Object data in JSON
[Start]

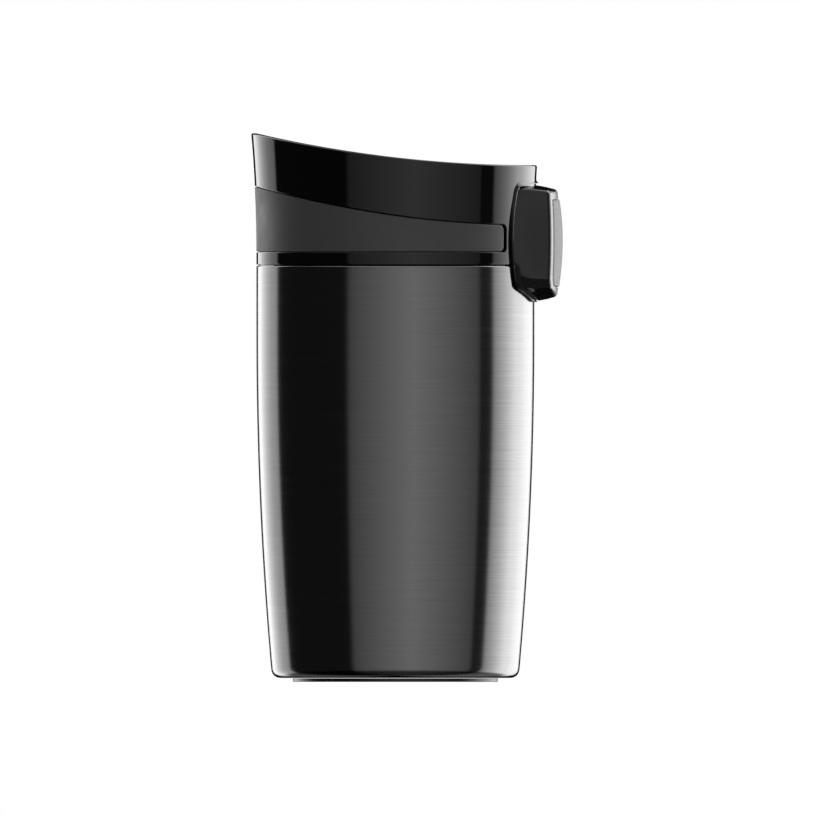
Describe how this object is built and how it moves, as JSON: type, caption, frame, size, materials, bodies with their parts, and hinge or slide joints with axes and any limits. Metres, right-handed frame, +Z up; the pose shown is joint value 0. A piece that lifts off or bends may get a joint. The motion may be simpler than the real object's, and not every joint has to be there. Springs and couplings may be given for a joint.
{
  "type": "insulated travel mug",
  "caption": "Compact vacuum-insulated travel mug: tapered black steel body, screw-in drinking lid with a raised rim, grip band and thumb lever that opens a valve.",
  "frame": {"origin": "centre of the foot's underside, on the mug's axis", "axes": "+Z up along the mug's axis, +X towards the thumb lever, so that the high drinking rim is on the -X side"},
  "size_m": [0.0875, 0.0798, 0.154],
  "materials": {
    "brushed_black_steel": "fine circumferential brushing under a thin black coat",
    "bare_steel": "bare stainless steel, satin",
    "spring_steel": "drawn stainless wire",
    "gloss_black": "polished black moulding",
    "grip_silicone": "matt dark grey silicone",
    "seal_silicone": "translucent grey silicone",
    "inner_plastic": "satin black moulding",
    "satin_aluminium": "satin silver",
    "foot_rubber": "smooth black rubber",
    "solder": "dull grey metal"
  },
  "bodies": {
    "mug": {"outer_shell": "brushed_black_steel", "inner_liner": "bare_steel", "base_plate": "bare_steel", "vacuum_seal": "solder", "getter": "solder", "foot_pad": "foot_rubber"},
    "neck_seal": {"neck_gasket": "seal_silicone"},
    "lid": {"lid_shell": "gloss_black", "grip_band": "grip_silicone", "lid_plug": "inner_plastic", "riser_gasket": "seal_silicone", "arm_boot": "seal_silicone", "flow_cap": "inner_plastic", "lever_pin": "spring_steel"},
    "lever": {"lever_body": "gloss_black", "lever_bezel": "satin_aluminium", "lever_plate": "satin_aluminium", "lever_spring": "spring_steel"},
    "valve": {"valve_stem": "inner_plastic", "valve_seal": "seal_silicone", "spring_cap": "inner_plastic", "valve_spring": "spring_steel"}
  },
  "joints": [
    {"name": "lid_lift", "type": "slide", "parent": "mug", "child": "neck_seal", "axis": [0, 0, 1], "range_m": [0, 0.00601]},
    {"name": "lid_turn", "type": "hinge", "parent": "neck_seal", "child": "lid", "pos_m": [0, 0, 0.1168], "axis": [0, 0, 1], "range_deg": [0, 180]},
    {"name": "lever_press", "type": "hinge", "parent": "lid", "child": "lever", "pos_m": [0.036, 0, 0.125], "axis": [0, -1, 0], "range_deg": [0, 7.5], "stiffness_Nm_per_rad": 0.3, "springref_deg": -5.73, "deforming": ["lever_spring", "arm_boot"]},
    {"name": "valve_travel", "type": "slide", "parent": "lid", "child": "valve", "axis": [0, 0, -1], "range_m": [0, 0.00472], "deforming": ["valve_spring"]}
  ],
  "couplings": [
    {"joint": "lid_lift", "follows": "lid_turn", "m_per_rad": 0.0019099},
    {"joint": "valve_travel", "follows": "lever_press", "m_per_rad": 0.036}
  ]
}
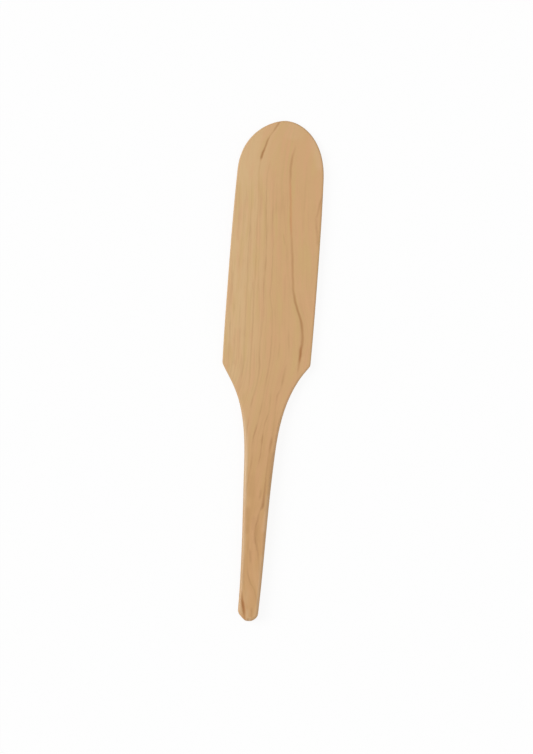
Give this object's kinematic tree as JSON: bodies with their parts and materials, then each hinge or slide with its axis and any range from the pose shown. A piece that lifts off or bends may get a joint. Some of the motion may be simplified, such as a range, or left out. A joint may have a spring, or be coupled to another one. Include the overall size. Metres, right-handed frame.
{
  "type": "tongue depressor",
  "caption": "Flat carved wooden paddle with a wide blunt-ended blade, a swept neck and a narrow handle, used to hold the tongue down.",
  "frame": {"origin": "on the flat back face, under the middle of the overall length and width", "axes": "+Y from the handle's end to the blade's tip, +Z out of the front face, +X to the right seen from the front"},
  "size_m": [0.0268, 0.15, 0.003],
  "materials": {
    "wood": "matte"
  },
  "bodies": {
    "root": {"tongue_depressor": "wood"}
  },
  "joints": []
}
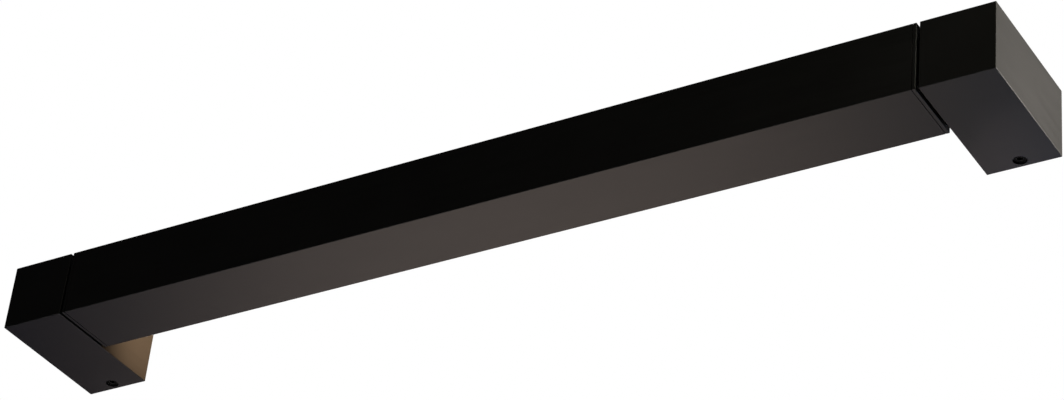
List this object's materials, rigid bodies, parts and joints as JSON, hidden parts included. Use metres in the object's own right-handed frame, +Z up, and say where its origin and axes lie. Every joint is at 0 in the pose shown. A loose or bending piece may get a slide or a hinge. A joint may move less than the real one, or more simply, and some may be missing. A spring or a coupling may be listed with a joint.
{
  "type": "led strip batten",
  "caption": "Square black light bar that tilts between two square arms which stand it off a wall; each arm slides over a wall bracket and is held by a recessed screw underneath.",
  "frame": {"origin": "on the wall plane, midway between the two arms and at their mid height, the centre of the outer wall screws", "axes": "+X along the bar, to the right for someone who faces it; +Y into the wall; +Z up"},
  "size_m": [0.606, 0.08, 0.04],
  "materials": {
    "black_anodised": "fine satin black anodised extrusion",
    "opal_acrylic": "opal, satin outside",
    "galvanised_steel": "zinc plated",
    "blackened_steel": "black oxide",
    "spring_steel": "bright",
    "acetal": "natural, slightly waxy",
    "black_rubber": "matt",
    "terminal_nylon": "natural white",
    "brass_screws": "plated",
    "cable_sheath": "matt black",
    "core_brown": "satin",
    "core_blue": "satin",
    "core_green_yellow": "green with a yellow stripe",
    "core_red": "satin",
    "core_black": "satin",
    "board_white": "white solder mask on an aluminium core",
    "board_green": "green laminate",
    "thermal_pad": "matt grey",
    "led_phosphor": "silicone over phosphor",
    "chip_black": "moulded",
    "connector_white": "moulded",
    "driver_casing": "moulded white",
    "ferrite": "taped winding on a dark core",
    "capacitor_sleeve": "shrunk sleeve"
  },
  "bodies": {
    "wall_mount": {"left_arm": "black_anodised", "right_arm": "black_anodised", "left_wall_bracket": "galvanised_steel", "right_wall_bracket": "galvanised_steel", "arm_retaining_screws": "blackened_steel", "left_pivot_bush": "acetal", "right_pivot_bush": "acetal", "supply_grommet": "black_rubber", "blanking_plug": "black_rubber", "terminal_block": "terminal_nylon", "terminal_screws": "brass_screws", "block_fixing_screw": "galvanised_steel", "core_live": "core_brown", "core_neutral": "core_blue", "core_earth": "core_green_yellow", "arm_lead": "cable_sheath", "lead_clamp": "acetal"},
    "light_bar": {"bar_housing": "black_anodised", "left_end_cap": "black_anodised", "right_end_cap": "black_anodised", "end_cap_screws": "blackened_steel", "pivot_washers": "acetal", "left_end_gasket": "black_rubber", "right_end_gasket": "black_rubber", "bar_lead": "cable_sheath", "diffuser": "opal_acrylic", "left_spindle": "spring_steel", "right_spindle": "spring_steel", "thrust_washers": "spring_steel", "disc_springs": "spring_steel", "lock_nuts": "spring_steel", "stop_pins": "spring_steel", "led_board_left": "board_white", "led_board_right": "board_white", "thermal_pads": "thermal_pad", "led_chips": "led_phosphor", "board_resistors": "chip_black", "board_screws": "galvanised_steel", "board_connector": "connector_white", "gear_tray": "galvanised_steel", "driver_case": "driver_casing", "driver_end_covers": "driver_casing", "driver_fixing_screws": "galvanised_steel", "driver_board": "board_green", "driver_transformer": "ferrite", "driver_capacitors": "capacitor_sleeve", "output_lead_positive": "core_red", "output_lead_negative": "core_black"}
  },
  "joints": [
    {"name": "bar_tilt", "type": "hinge", "parent": "wall_mount", "child": "light_bar", "pos_m": [0, -0.06, 0], "axis": [1, 0, 0], "range_deg": [-90, 90]}
  ]
}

[End]

▶ _What you will do_
Reproduce each entry exactly, leaving out nothing.

▶ _Response to this exercise_
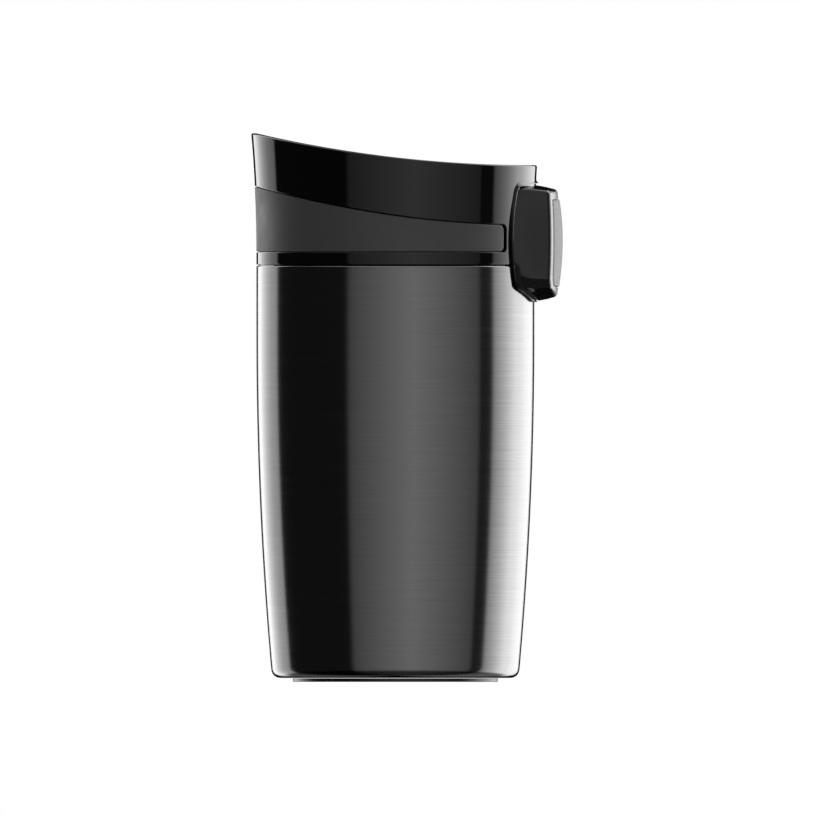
Describe how this object is built and how it moves, as JSON: type, caption, frame, size, materials, bodies with their parts, and hinge or slide joints with axes and any limits. Metres, right-handed frame, +Z up; the pose shown is joint value 0. A piece that lifts off or bends may get a joint. The motion may be simpler than the real object's, and not every joint has to be there. Springs and couplings may be given for a joint.
{
  "type": "insulated travel mug",
  "caption": "Compact vacuum-insulated travel mug: tapered black steel body, screw-in drinking lid with a raised rim, grip band and thumb lever that opens a valve.",
  "frame": {"origin": "centre of the foot's underside, on the mug's axis", "axes": "+Z up along the mug's axis, +X towards the thumb lever, so that the high drinking rim is on the -X side"},
  "size_m": [0.0875, 0.0798, 0.154],
  "materials": {
    "brushed_black_steel": "fine circumferential brushing under a thin black coat",
    "bare_steel": "bare stainless steel, satin",
    "spring_steel": "drawn stainless wire",
    "gloss_black": "polished black moulding",
    "grip_silicone": "matt dark grey silicone",
    "seal_silicone": "translucent grey silicone",
    "inner_plastic": "satin black moulding",
    "satin_aluminium": "satin silver",
    "foot_rubber": "smooth black rubber",
    "solder": "dull grey metal"
  },
  "bodies": {
    "mug": {"outer_shell": "brushed_black_steel", "inner_liner": "bare_steel", "base_plate": "bare_steel", "vacuum_seal": "solder", "getter": "solder", "foot_pad": "foot_rubber"},
    "neck_seal": {"neck_gasket": "seal_silicone"},
    "lid": {"lid_shell": "gloss_black", "grip_band": "grip_silicone", "lid_plug": "inner_plastic", "riser_gasket": "seal_silicone", "arm_boot": "seal_silicone", "flow_cap": "inner_plastic", "lever_pin": "spring_steel"},
    "lever": {"lever_body": "gloss_black", "lever_bezel": "satin_aluminium", "lever_plate": "satin_aluminium", "lever_spring": "spring_steel"},
    "valve": {"valve_stem": "inner_plastic", "valve_seal": "seal_silicone", "spring_cap": "inner_plastic", "valve_spring": "spring_steel"}
  },
  "joints": [
    {"name": "lid_lift", "type": "slide", "parent": "mug", "child": "neck_seal", "axis": [0, 0, 1], "range_m": [0, 0.00601]},
    {"name": "lid_turn", "type": "hinge", "parent": "neck_seal", "child": "lid", "pos_m": [0, 0, 0.1168], "axis": [0, 0, 1], "range_deg": [0, 180]},
    {"name": "lever_press", "type": "hinge", "parent": "lid", "child": "lever", "pos_m": [0.036, 0, 0.125], "axis": [0, -1, 0], "range_deg": [0, 7.5], "stiffness_Nm_per_rad": 0.3, "springref_deg": -5.73, "deforming": ["lever_spring", "arm_boot"]},
    {"name": "valve_travel", "type": "slide", "parent": "lid", "child": "valve", "axis": [0, 0, -1], "range_m": [0, 0.00472], "deforming": ["valve_spring"]}
  ],
  "couplings": [
    {"joint": "lid_lift", "follows": "lid_turn", "m_per_rad": 0.0019099},
    {"joint": "valve_travel", "follows": "lever_press", "m_per_rad": 0.036}
  ]
}
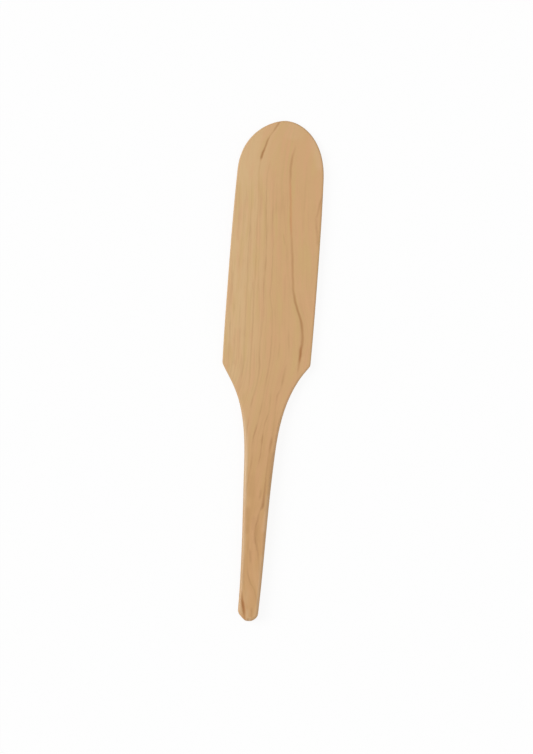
Give this object's kinematic tree as JSON: bodies with their parts and materials, then each hinge or slide with its axis and any range from the pose shown. A piece that lifts off or bends may get a joint. Some of the motion may be simplified, such as a range, or left out. A joint may have a spring, or be coupled to another one. Include the overall size. Metres, right-handed frame.
{
  "type": "tongue depressor",
  "caption": "Flat carved wooden paddle with a wide blunt-ended blade, a swept neck and a narrow handle, used to hold the tongue down.",
  "frame": {"origin": "on the flat back face, under the middle of the overall length and width", "axes": "+Y from the handle's end to the blade's tip, +Z out of the front face, +X to the right seen from the front"},
  "size_m": [0.0268, 0.15, 0.003],
  "materials": {
    "wood": "matte"
  },
  "bodies": {
    "root": {"tongue_depressor": "wood"}
  },
  "joints": []
}
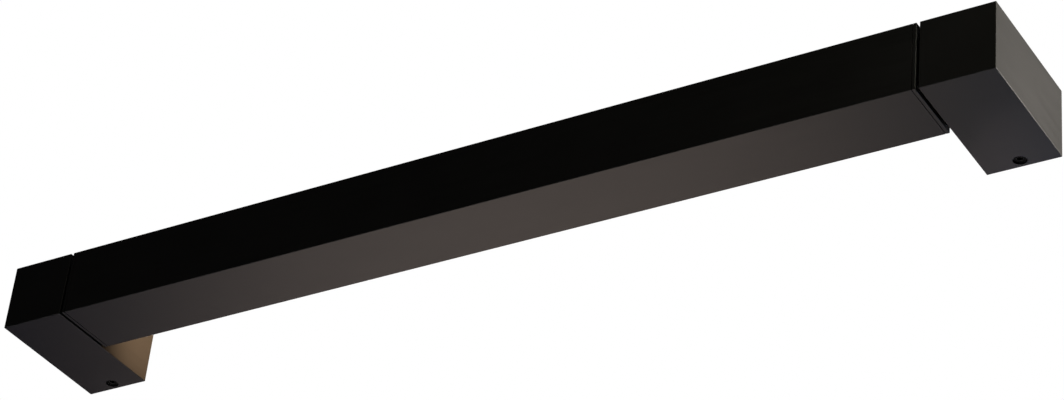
List this object's materials, rigid bodies, parts and joints as JSON, hidden parts included. Use metres in the object's own right-handed frame, +Z up, and say where its origin and axes lie. Every joint is at 0 in the pose shown. A loose or bending piece may get a slide or a hinge. A joint may move less than the real one, or more simply, and some may be missing. A spring or a coupling may be listed with a joint.
{
  "type": "led strip batten",
  "caption": "Square black light bar that tilts between two square arms which stand it off a wall; each arm slides over a wall bracket and is held by a recessed screw underneath.",
  "frame": {"origin": "on the wall plane, midway between the two arms and at their mid height, the centre of the outer wall screws", "axes": "+X along the bar, to the right for someone who faces it; +Y into the wall; +Z up"},
  "size_m": [0.606, 0.08, 0.04],
  "materials": {
    "black_anodised": "fine satin black anodised extrusion",
    "opal_acrylic": "opal, satin outside",
    "galvanised_steel": "zinc plated",
    "blackened_steel": "black oxide",
    "spring_steel": "bright",
    "acetal": "natural, slightly waxy",
    "black_rubber": "matt",
    "terminal_nylon": "natural white",
    "brass_screws": "plated",
    "cable_sheath": "matt black",
    "core_brown": "satin",
    "core_blue": "satin",
    "core_green_yellow": "green with a yellow stripe",
    "core_red": "satin",
    "core_black": "satin",
    "board_white": "white solder mask on an aluminium core",
    "board_green": "green laminate",
    "thermal_pad": "matt grey",
    "led_phosphor": "silicone over phosphor",
    "chip_black": "moulded",
    "connector_white": "moulded",
    "driver_casing": "moulded white",
    "ferrite": "taped winding on a dark core",
    "capacitor_sleeve": "shrunk sleeve"
  },
  "bodies": {
    "wall_mount": {"left_arm": "black_anodised", "right_arm": "black_anodised", "left_wall_bracket": "galvanised_steel", "right_wall_bracket": "galvanised_steel", "arm_retaining_screws": "blackened_steel", "left_pivot_bush": "acetal", "right_pivot_bush": "acetal", "supply_grommet": "black_rubber", "blanking_plug": "black_rubber", "terminal_block": "terminal_nylon", "terminal_screws": "brass_screws", "block_fixing_screw": "galvanised_steel", "core_live": "core_brown", "core_neutral": "core_blue", "core_earth": "core_green_yellow", "arm_lead": "cable_sheath", "lead_clamp": "acetal"},
    "light_bar": {"bar_housing": "black_anodised", "left_end_cap": "black_anodised", "right_end_cap": "black_anodised", "end_cap_screws": "blackened_steel", "pivot_washers": "acetal", "left_end_gasket": "black_rubber", "right_end_gasket": "black_rubber", "bar_lead": "cable_sheath", "diffuser": "opal_acrylic", "left_spindle": "spring_steel", "right_spindle": "spring_steel", "thrust_washers": "spring_steel", "disc_springs": "spring_steel", "lock_nuts": "spring_steel", "stop_pins": "spring_steel", "led_board_left": "board_white", "led_board_right": "board_white", "thermal_pads": "thermal_pad", "led_chips": "led_phosphor", "board_resistors": "chip_black", "board_screws": "galvanised_steel", "board_connector": "connector_white", "gear_tray": "galvanised_steel", "driver_case": "driver_casing", "driver_end_covers": "driver_casing", "driver_fixing_screws": "galvanised_steel", "driver_board": "board_green", "driver_transformer": "ferrite", "driver_capacitors": "capacitor_sleeve", "output_lead_positive": "core_red", "output_lead_negative": "core_black"}
  },
  "joints": [
    {"name": "bar_tilt", "type": "hinge", "parent": "wall_mount", "child": "light_bar", "pos_m": [0, -0.06, 0], "axis": [1, 0, 0], "range_deg": [-90, 90]}
  ]
}